Seçimlerle ilgili gelişmelerde, beklendiği gibi Hillary Clinton, Demokrat Parti'den erken adaylığını ilan edişinin bedelini ödüyor. Her ne kadar, bizim dünyadan bihaber basınımız parlatsa da, Hillary'nin şansı, giderek sönüyor. Demokratların bir kısmının, bağımsız sosyalist aday Bernie Sanders'a oy vermesi ile anketlerde, şu anda Hillary'yi geçtiği görülüyor. Gerçek Demokrat adayın, Kasım ve Aralık aylarında ortaya çıkması bekleniyor. Aynı durum, Cumhuriyetçiler için de geçerli. Mafya bağlantılı olduğu iddia edilen Donald Trump'ın, Amerikan siyasi sisteminde, bence hiç şansı yok.

G-20 ertelenebilir mi!

Siyaset deyip de, bizdeki tiyatroya değinmeden geçmek olmaz. AKP Kurultayı, bence "malumun ilanı" oldu. Davutoğlu, süresi geçmiş yemek paketi gibi, partinin dışında kaldı. Saray, parti üzerinde gizlediği gücünü, artık ortaya koymakta sakınca görmedi. Tüm adaylar, Saray tarafından belirlendi, Davutoğlu'nun isim listesi çöpe gitti. Diyeceksiniz ki bilmiyor muydu bu işi alırken? Tabii ki biliyordu bilmesine ama hâlâ ondan gerçek bir başbakan çıkmasını uman saflar vardı. Bundan sonraki koalisyon görüşmeleri, Saray'la yapılıp aracı saf dışı edilir ve zaman kazanılabilir.
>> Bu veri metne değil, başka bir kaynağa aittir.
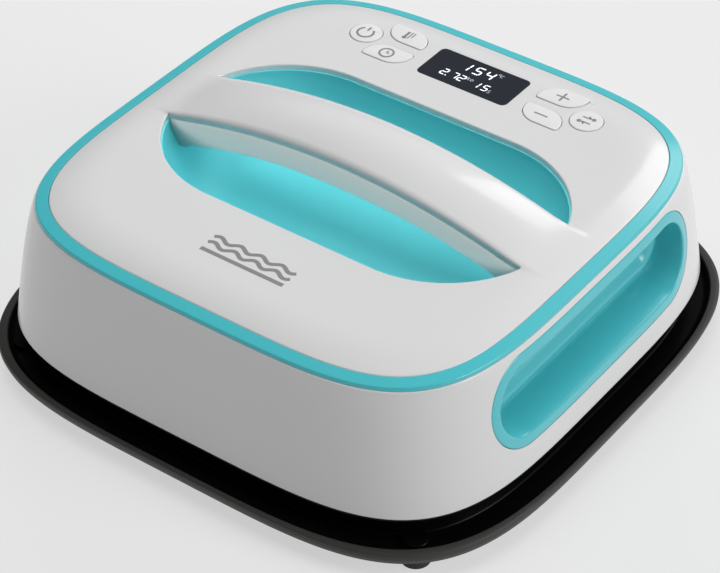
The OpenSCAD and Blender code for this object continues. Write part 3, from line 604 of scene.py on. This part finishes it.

Seçimlerden sonraya denk gelen, 15-16 Kasım tarihli, G-20 Antalya zirvesinin ertelenmesi veya en azından, Türkiye'de yapılmasından vazgeçilmesine, şaşırmam. Hani Obama ve dünya liderini bir araya getirecek o toplantının ertelenmesine, terör falan da bahane olabilir yani, gerçek erteleme nedenini perdelemek için. Özellikle, anayasa konusunda, eleştirel söylemlerinde dile getirildiği açıklamalar sonrası, Dünya lideri ile birçoğunun, aynı karede görünmemek gibi.